Key Experimental Results¶

Main Results¶

AUROC ranking changes of UQ methods under different correctness functions (averaged across 4 datasets × 4 models):

Correctness Function	Correlation with Length	UQ Ranking Consistency (Kendall \(\tau\))	Bias Level
ROUGE-L	0.42	0.61	High Bias
BLEU	0.38	0.64	High Bias
F1	0.35	0.67	Medium Bias
BERTScore	0.28	0.72	Medium Bias
SentenceSim	0.22	0.76	Low Bias
GPT-4 Judge	0.08	0.89	Very Low Bias
Claude Judge	0.06	0.91	Very Low Bias

Ablation Study¶

Changes in UQ method rankings before and after controlling for length bias:

UQ Method	Rank under ROUGE-L	Rank under GPT-4 Judge	Rank Shift
Negative Sequence Probability	1	5	-4 (Severely Overestimated)
Token-level Entropy	3	2	+1
Semantic Uncertainty	4	1	+3 (Underestimated)
p(True)	2	3	-1
Consistency Sampling	6	4	+2
Lexical Similarity	5	6	-1

Key Findings¶

Lexical-level correctness functions such as ROUGE-L exhibit the most severe length bias (correlation with length \(>0.35\)). Using them for UQ evaluation systematically overestimates sequence probability-based UQ methods because both favor shorter responses.
LLM-as-a-Judge is the most unbiased choice: Its correlation with length is \(<0.1\), and UQ rankings are highly consistent across different LLM judges (\(\tau >0.89\)).
Negative sequence probability ranks 1st under ROUGE-L but drops to 5th under GPT-4 Judge. The magnitude of this rank shift is alarming, suggesting that previous findings in literature based on ROUGE-L for UQ evaluation need to be re-evaluated.
Semantic uncertainty ranks highest under LLM-as-a-Judge, indicating it might indeed be the "best" UQ method, although it has been systematically underestimated in previous evaluations.

Highlights & Insights¶

Solid dual validation of theory and empirics: Instead of relying solely on empirical observations to claim the existence of bias, the authors first prove that mutual bias inevitably distorts the AUROC, and then validate this through large-scale experiments. This rigor makes the conclusions highly convincing.
The implications extend far beyond the UQ domain: Any evaluation scenario utilizing biased metrics like ROUGE-L might suffer from similar mutual bias issues, including benchmarks for summarization, dialogue evaluation, and more. This insight has strong generalizability.
The recommendation of LLM-as-a-Judge as a solution is highly actionable: Providing a clear answer on "what to use as an alternative" is far more valuable than merely pointing out the issue without offering a remedy.

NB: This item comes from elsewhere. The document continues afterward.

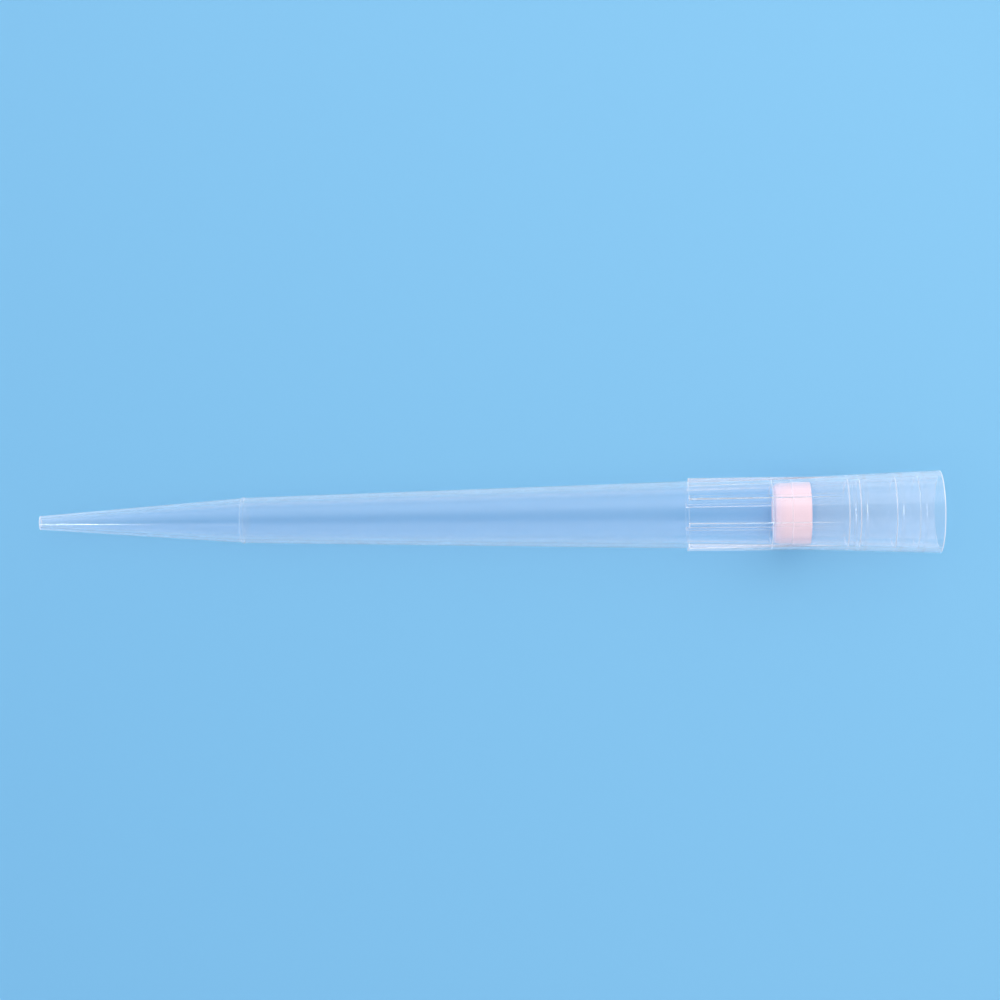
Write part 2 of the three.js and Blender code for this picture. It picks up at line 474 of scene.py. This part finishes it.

Limitations & Future Work¶

LLM-as-a-Judge itself may exhibit other biases (e.g., style preference, position bias), despite having lower length bias; adopting it as the "gold standard" might introduce new issues.
Response length is the primary confounding factor analyzed, but other potential confounders (e.g., vocabulary complexity, formatting) remain unaddressed.
The theoretical proof relies on certain distributional assumptions; the conclusions might need adjustment under extreme distributions.
The paper does not propose specific debiasing methods for existing correctness functions, but simply recommends replacing them with LLM-as-a-Judge.

vs Kadavath et al. (2022) — P(True): P(True) is a self-evaluation method for assessing model uncertainty. This paper finds its ranking is relatively stable across different correctness functions, indicating its robustness to mutual bias.
vs Kuhn et al. (2023) — Semantic Uncertainty: Semantic uncertainty performs best under LLM-as-a-Judge, demonstrating that previous evaluations using ROUGE-L may have underestimated its true efficacy.
vs AUROC as an Evaluation Metric: The issue revealed is not a deficiency of AUROC itself, but rather its application under biased conditions. Future work could explore calibration-aware alternative metrics.

Rating¶

Novelty: ⭐⭐⭐⭐ Systems analysis of UQ evaluation from the perspective of mutual bias for the first time, with novel theoretical contributions.
Experimental Thoroughness: ⭐⭐⭐⭐⭐ The complete matrix of 7 correctness functions × 8 UQ methods × 4 datasets × 4 models is exceptionally comprehensive.
Writing Quality: ⭐⭐⭐⭐ Rigorous in the theoretical section, clear in the experimental setup, and precise in stating conclusions.
Value: ⭐⭐⭐⭐⭐ Has a profound impact on the entire UQ evaluation community, directly reforming best-practice recommendations.